Looking back, I do think he was on to something. Maybe his exercise-heartbeat theory was flawed, but we are given only one life and we are granted only so much time on this Earth. When it’s over, it’s over and there’s no getting it back. So, the question isn’t necessarily about exercise, but rather about how we use our one life. What will I do with that which has been given to me? Will I use my time, effort, and money to feed my appetite, pursuing that which cannot last? Or, will I use what God has given me to pursue that which is of eternal value?

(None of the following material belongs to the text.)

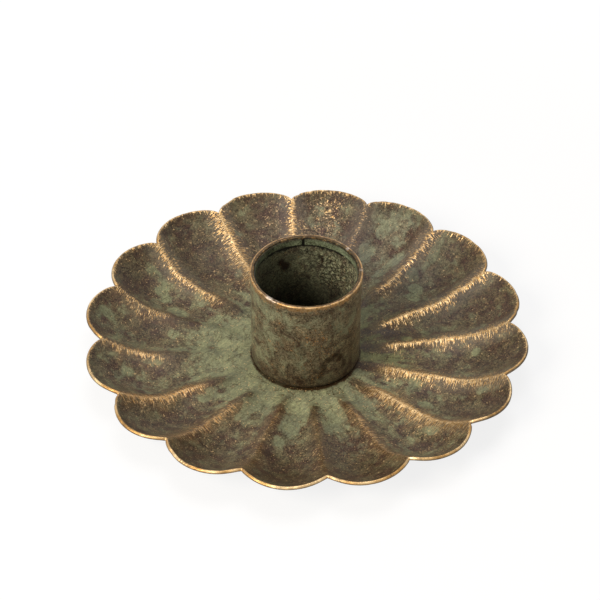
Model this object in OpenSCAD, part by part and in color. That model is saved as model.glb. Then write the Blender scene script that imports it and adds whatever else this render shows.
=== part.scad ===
// Candle holder: a petal-edged drip dish with a drawn candle cup riveted to its middle.
// Millimetres. The origin is on the axis, on the surface that the dish stands on.

/* [Dish] */
// Diameter over the petal tips
dish_d = 97.4; // [84:0.2:130]
// Number of petals
petal_count = 16; // [10:1:24]
// How far the notches between petals lie inside the petal tips
scallop_depth = 3.9; // [1:0.1:6]
// Thickness of the dish's sheet
sheet_t = 0.75; // [0.6:0.05:1.6]
// Height of the petal tips above the dish's floor
rim_h = 7.6; // [4:0.1:14]
// Diameter at which the floor starts to turn up
floor_d = 64; // [50:1:76]
// Height of a ridge over the petals beside it, where it meets the edge
ridge_h = 2.6; // [1:0.05:3.2]
// Length over which a ridge's crest is rounded, to each side
ridge_soft = 0.8; // [0.4:0.1:2]
// Length over which the ridges rise out of the flat middle
ridge_fade = 8; // [4:1:24]
// Width of the plain flat ring left round the cup's foot
seat_margin = 1.5; // [0.6:0.1:6]
// Turn of the petals about the axis, in degrees
petal_turn = 16.1; // [0:0.1:22.5]

/* [Candle cup] */
// Diameter of the candle that the cup is made for
candle_d = 22; // [18:0.1:30]
// Clearance round the candle inside the mouth ring, to each side
candle_clear = 0.1; // [0.1:0.05:0.5]
// Height of the cup over the dish's floor
cup_h = 24; // [16:0.1:40]
// Thickness of the cup's wall under the lip
cup_wall_t = 0.7; // [0.5:0.05:1.2]
// How much the wall thins towards the foot
foot_draw = 0.1; // [0:0.05:0.3]
// Thickness of the cup's floor
cup_floor_t = 0.8; // [0.5:0.05:1.5]
// Radius of the rounded foot outside
foot_round = 1; // [0.4:0.1:2]
// Radius of the fillet round the floor inside
floor_fillet = 0.6; // [0.2:0.1:2]
// Height of the thicker band under the lip
lip_h = 2.4; // [1:0.1:4]
// How far that band stands proud of the wall
lip_proud = 0.18; // [0.05:0.01:0.5]
// Radius of the rounded edge of the lip
lip_round = 0.25; // [0.1:0.05:0.3]

/* [Mouth ring] */
// Thickness of the strip
ring_t = 0.3; // [0.2:0.05:0.6]
// Height of the strip
ring_h = 1.8; // [1:0.1:4]
// How far the strip sits below the lip
ring_drop = 0.45; // [0.2:0.05:1]
// Gap left between the strip's two ends
ring_split = 0.6; // [0.2:0.1:2]
// Direction of that gap about the axis, in degrees
ring_split_turn = 93.4; // [0:0.1:360]

/* [Rivet] */
// Diameter of the shank
rivet_d = 3; // [2:0.1:4]
// Diameter of the countersunk head under the dish
rivet_head_d = 5.4; // [4.6:0.1:7]
// Thickness of sheet left over the countersink
rivet_land = 0.25; // [0.1:0.05:0.4]
// How far the head lies above the underside, so that the dish stands on its sheet
rivet_sink = 0.05; // [0.02:0.01:0.15]
// Diameter of the peened end on the cup's floor
peen_d = 5.2; // [4.6:0.1:7]
// Height of the peened end
peen_h = 1.1; // [0.6:0.1:2]

/* [Hidden] */

// Clearances and the overrun of cuts
ring_clear = 0.02;
rivet_clear = 0.03;
overrun = 1;

// Derived sizes
dish_r = dish_d / 2;
floor_r = floor_d / 2;
half_pitch = 180 / petal_count;
notch_r = dish_r - scallop_depth;
lobe_sagitta = dish_r - notch_r * cos(half_pitch);
lobe_half_w = notch_r * sin(half_pitch);
lobe_r = (lobe_half_w * lobe_half_w + lobe_sagitta * lobe_sagitta) / (2 * lobe_sagitta);
lobe_mid_r = dish_r - lobe_r;
mouth_r = candle_d / 2 + candle_clear;
bore_r = mouth_r + ring_t + ring_clear;
neck_r = bore_r + cup_wall_t;
foot_r = neck_r - foot_draw;
lip_r = neck_r + lip_proud;
lip_edge_share = 0.45;
lip_edge = min(lip_round, (lip_r - bore_r) * lip_edge_share);
seat_r = foot_r + seat_margin;
rivet_r = rivet_d / 2;
head_r = rivet_head_d / 2;
head_t = sheet_t - rivet_land;
peen_r = peen_d / 2;
peen_foot_z = sheet_t + cup_floor_t;

// Fineness of the round and the pressed surfaces
round_fn = 128;
arc_steps = 8;
petal_steps = 12;
flat_rings = 5;
rising_rings = 5;
slope_step_share = 0.001;

// Points along an arc about a middle, from one angle to another
function arc(mid, r, from, to) =
    [for (i = [0 : arc_steps])
        let (a = from + (to - from) * i / arc_steps)
        [mid[0] + r * cos(a), mid[1] + r * sin(a)]];

// A smooth step from 0 to 1
function ease(t) =
    let (u = min(max(t, 0), 1))
    u * u * (3 - 2 * u);

// Radius of the scalloped edge, at an angle measured from a petal's middle
function edge_r(a) =
    let (side = lobe_mid_r * sin(a))
    lobe_mid_r * cos(a) + sqrt(lobe_r * lobe_r - side * side);

// Height of the petals' floor, which turns up towards the edge
function turn_up(r) =
    let (t = max(r - floor_r, 0) / (dish_r - floor_r))
    rim_h * t * t;

// Height of the ridges' crests over the petals' floor
function ridge_lift(r) = ridge_h * r / notch_r * ease((r - seat_r) / ridge_fade);

// Form across a petal: 0 in its middle, rising to a rounded 1 on the ridge
function scoop(r, a) =
    let (
        off_ridge = r * abs(half_pitch - abs(a)) * PI / 180,
        half_w = r * half_pitch * PI / 180,
        reach = sqrt(half_w * half_w + ridge_soft * ridge_soft),
        near = sqrt(off_ridge * off_ridge + ridge_soft * ridge_soft),
        t = (reach - near) / (reach - ridge_soft)
    )
    t * t;

// Height of the dish's upper face
function top_z(r, a) = sheet_t + turn_up(r) + ridge_lift(r) * scoop(r, a);

// Upward unit normal of the upper face: its outward, sideways and upward parts
function top_normal(r, a) =
    let (
        step = slope_step_share * dish_r,
        turn = step / r * 180 / PI,
        out = (top_z(r - step, a) - top_z(r + step, a)) / (2 * step),
        side = (top_z(r, a - turn) - top_z(r, a + turn)) / (2 * step),
        size = sqrt(out * out + side * side + 1)
    )
    [out / size, side / size, 1 / size];

// Radius of a ring of points: even steps over the flat floor, then even steps up to the edge
function ring_r(k, a) =
    k <= flat_rings
        ? seat_r + (floor_r - seat_r) * k / flat_rings
        : floor_r + (edge_r(a) - floor_r) * (k - flat_rings) / rising_rings;

// A point of the sheet's upper or lower face; depth is 0 or the sheet's thickness
function sheet_point(k, a, petal, depth) =
    let (
        r = ring_r(k, a),
        n = top_normal(r, a),
        turn = petal_turn + 2 * half_pitch * petal + a,
        out = r - depth * n[0],
        side = -depth * n[1]
    )
    [
        out * cos(turn) - side * sin(turn),
        out * sin(turn) + side * cos(turn),
        top_z(r, a) - depth * n[2]
    ];

// One closed ring of points round the dish
function sheet_ring(k, depth) =
    [for (petal = [0 : petal_count - 1], i = [0 : petal_steps - 1])
        sheet_point(k, half_pitch * (2 * i / petal_steps - 1), petal, depth)];

// The dish's sheet as one closed solid
module petal_sheet() {
    around = petal_count * petal_steps;
    last = flat_rings + rising_rings;
    top_count = around * (last + 1);
    top = [for (k = [0 : last]) each sheet_ring(k, 0)];
    under = [for (k = [0 : last]) each sheet_ring(k, sheet_t)];
    top_faces = [for (k = [0 : last - 1], i = [0 : around - 1])
        let (j = (i + 1) % around, a = k * around, b = a + around)
        each [[a + i, a + j, b + j], [a + i, b + j, b + i]]];
    under_faces = [for (f = top_faces) [f[0] + top_count, f[2] + top_count, f[1] + top_count]];
    edge_faces = [for (i = [0 : around - 1])
        let (j = (i + 1) % around, a = last * around, b = a + top_count)
        each [[a + i, a + j, b + j], [a + i, b + j, b + i]]];
    top_middle = [for (i = [0 : around - 1]) around - 1 - i];
    under_middle = [for (i = [0 : around - 1]) top_count + i];
    polyhedron(
        points = concat(top, under),
        faces = concat(top_faces, under_faces, edge_faces, [top_middle, under_middle]),
        convexity = 6
    );
}

// The countersunk hole through the dish's middle
module rivet_hole() {
    translate([0, 0, -overrun])
        cylinder(h = sheet_t + 2 * overrun, r = rivet_r + rivet_clear, $fn = round_fn);
    cylinder(h = head_t, r1 = head_r + rivet_clear, r2 = rivet_r + rivet_clear, $fn = round_fn);
    translate([0, 0, -overrun])
        cylinder(h = overrun, r = head_r + rivet_clear, $fn = round_fn);
}

module dish() {
    color("#5c5640")
        difference() {
            petal_sheet();
            rivet_hole();
        }
}

module candle_cup() {
    outside = concat(
        arc([foot_r - foot_round, foot_round], foot_round, -90, 0),
        [[neck_r, cup_h - lip_h], [lip_r, cup_h - lip_h + lip_proud]],
        arc([lip_r - lip_edge, cup_h - lip_edge], lip_edge, 0, 90)
    );
    inside = concat(
        arc([bore_r + lip_edge, cup_h - lip_edge], lip_edge, 90, 180),
        arc([bore_r - floor_fillet, cup_floor_t + floor_fillet], floor_fillet, 0, -90)
    );
    hole_r = rivet_r + rivet_clear;
    color("#67624b")
        translate([0, 0, sheet_t])
            rotate_extrude($fn = round_fn)
                polygon(concat([[hole_r, 0]], outside, inside, [[hole_r, cup_floor_t]]));
}

module mouth_ring() {
    color("#6f8066")
        translate([0, 0, sheet_t + cup_h - ring_drop - ring_h])
            difference() {
                cylinder(h = ring_h, r = mouth_r + ring_t, $fn = round_fn);
                translate([0, 0, -overrun])
                    cylinder(h = ring_h + 2 * overrun, r = mouth_r, $fn = round_fn);
                rotate([0, 0, ring_split_turn])
                    translate([0, -ring_split / 2, -overrun])
                        cube([mouth_r + ring_t + overrun, ring_split, ring_h + 2 * overrun]);
            }
}

module rivet() {
    dome_r = (peen_r * peen_r + peen_h * peen_h) / (2 * peen_h);
    dome_from = asin((dome_r - peen_h) / dome_r);
    dome = arc([0, peen_foot_z + peen_h - dome_r], dome_r, dome_from, 90);
    sunk_r = head_r - rivet_sink * (head_r - rivet_r) / head_t;
    color("#8a6a3c")
        rotate_extrude($fn = round_fn)
            polygon(concat(
                [[0, rivet_sink], [sunk_r, rivet_sink], [rivet_r, head_t], [rivet_r, peen_foot_z]],
                dome
            ));
}

dish();
candle_cup();
mouth_ring();
rivet();
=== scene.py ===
import math
from functools import partial
from types import SimpleNamespace
import bmesh
import bpy
import numpy as np
from mathutils import Matrix, Vector


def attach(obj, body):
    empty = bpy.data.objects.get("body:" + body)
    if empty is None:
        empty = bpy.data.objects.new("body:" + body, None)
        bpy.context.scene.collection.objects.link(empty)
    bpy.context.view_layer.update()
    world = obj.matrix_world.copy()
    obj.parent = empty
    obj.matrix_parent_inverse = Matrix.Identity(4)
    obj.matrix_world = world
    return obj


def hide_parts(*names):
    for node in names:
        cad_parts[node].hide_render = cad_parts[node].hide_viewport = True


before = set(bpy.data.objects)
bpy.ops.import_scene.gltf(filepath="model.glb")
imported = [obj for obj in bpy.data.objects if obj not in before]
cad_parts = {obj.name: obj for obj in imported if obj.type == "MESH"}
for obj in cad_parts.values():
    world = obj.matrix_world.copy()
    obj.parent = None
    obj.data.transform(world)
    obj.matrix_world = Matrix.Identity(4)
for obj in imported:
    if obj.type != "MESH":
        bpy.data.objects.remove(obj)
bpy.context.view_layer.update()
mm = 0.001                              # sizes below are millimetres, and the scene is in metres
weld = 0.002 * mm                       # points closer than this become one


def paint(hexColour):                   # an sRGB hex colour, as the linear one that a shader takes
    shares = [int(hexColour[i:i + 2], 16) / 255 for i in (1, 3, 5)]
    linear = [c / 12.92 if c <= 0.04045 else ((c + 0.055) / 1.055) ** 2.4 for c in shares]
    return (*linear, 1.0)


# The setting that a second word in a node's kind chooses
menus = {"Math": "operation", "VectorMath": "operation", "MapRange": "interpolation_type", "Mix": "data_type",
         "VectorRotate": "rotation_type", "TexNoise": "noise_dimensions", "TexVoronoi": "feature"}


def addNode(tree, kind, inputs=(), out=None, **settings):   # one node, its settings and its links
    kind, *choice = kind.split()
    made = tree.nodes.new(kind if kind.startswith(("Geometry", "NodeGroup")) else "ShaderNode" + kind)
    for name, value in [*settings.items(), *((menus[kind], word) for word in choice)]:
        setattr(made, name, value)
    named = isinstance(inputs, dict)
    sockets = made.inputs if named else [socket for socket in made.inputs if socket.enabled]
    for key, value in inputs.items() if named else enumerate(inputs):
        for one in value if isinstance(value, list) else [value]:
            if isinstance(one, bpy.types.NodeSocket):
                tree.links.new(one, sockets[key])
            else:
                sockets[key].default_value = one
    return made.outputs[out] if out else next((socket for socket in made.outputs if socket.enabled), made)


def openTree(owner):                    # add() for the emptied node tree of a material or a world
    owner.use_nodes = True
    owner.node_tree.nodes.clear()
    return partial(addNode, owner.node_tree)


def newObject(name, data):              # an object in the scene
    made = bpy.data.objects.new(name, data)
    bpy.context.scene.collection.objects.link(made)
    return made


# The camera stands where the photograph was taken from
viewpoint = {
    "elevation": 41.51,                 # degrees over the table
    "distance": 496.1,
    "target": (-1.32, 17.51, 0.75),
    "lens": 129.98, "sensor": 36.0,     # focal length, and width of the sensor
    "roll": 0.447,                      # degrees
    "nearest": 10,                      # nothing closer than this is drawn
}


def placeCamera():
    data = bpy.data.cameras.new("photoCamera")
    data.sensor_width = viewpoint["sensor"]
    data.lens = viewpoint["lens"]
    data.clip_start = viewpoint["nearest"] * mm
    camera = newObject("photoCamera", data)
    tilt = math.radians(90 - viewpoint["elevation"])
    turn = Matrix.Rotation(tilt, 4, "X") @ Matrix.Rotation(math.radians(viewpoint["roll"]), 4, "Z")
    eye = Vector(viewpoint["target"]) + turn.to_3x3() @ Vector((0, 0, viewpoint["distance"]))
    camera.matrix_world = Matrix.Translation(eye * mm) @ turn
    bpy.context.scene.camera = camera


placeCamera()
print("camera placed")


# Soft studio light: a key from the front left, a cool softbox overhead and an even fill
studio = {
    # each softbox: place, size, the share of a white card's brightness that it gives, and colour
    "key": ((-510, -430, 520), 400, 0.74, "#fff6e8"),
    "top": ((20, 150, 820), 420, 0.33, "#f3f3f8"),
    "fillLevel": 0.28, "fillColour": "#f4efe6",
    "floorSize": 3000, "floorColour": "#e7e7e7", "floorShade": 0.2,
    "floorGlow": 0.83, "glowFrom": 80, "glowFull": 400,     # dimmer under the object, white further out
}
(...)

In today’s passage, Paul exhorted the Philippians to hold fast to their faith so that his labor had not been in vain. He said that he would gladly look back on his life, realizing it had been poured out and sacrificed for their faith. Like Christ, Paul lived his life in service to others. Continually, he sought to spend his time and energy to grow the faith of those with whom he came in contact. Paul didn’t build a nice life for himself. He knew that wouldn’t last. Rather, he used up his life to pursue that which could never be taken away from him – even in death. Paul lived not for the temporal, but the eternal.
So, the question stands – How are we spending our heartbeats? Do we go to work, collect a paycheck, and live for the weekend? There’s nothing wrong with a relaxing Saturday after hard week’s work, but what are we laboring for? We don’t have to quit our jobs and move to some third world country to work for the eternal. Living for the eternal may simply mean striving for meaningful interactions with those whom God has put in our path. Things don’t last, but people and relationships do. When we help someone find faith and recovery, we invest in that which does not die.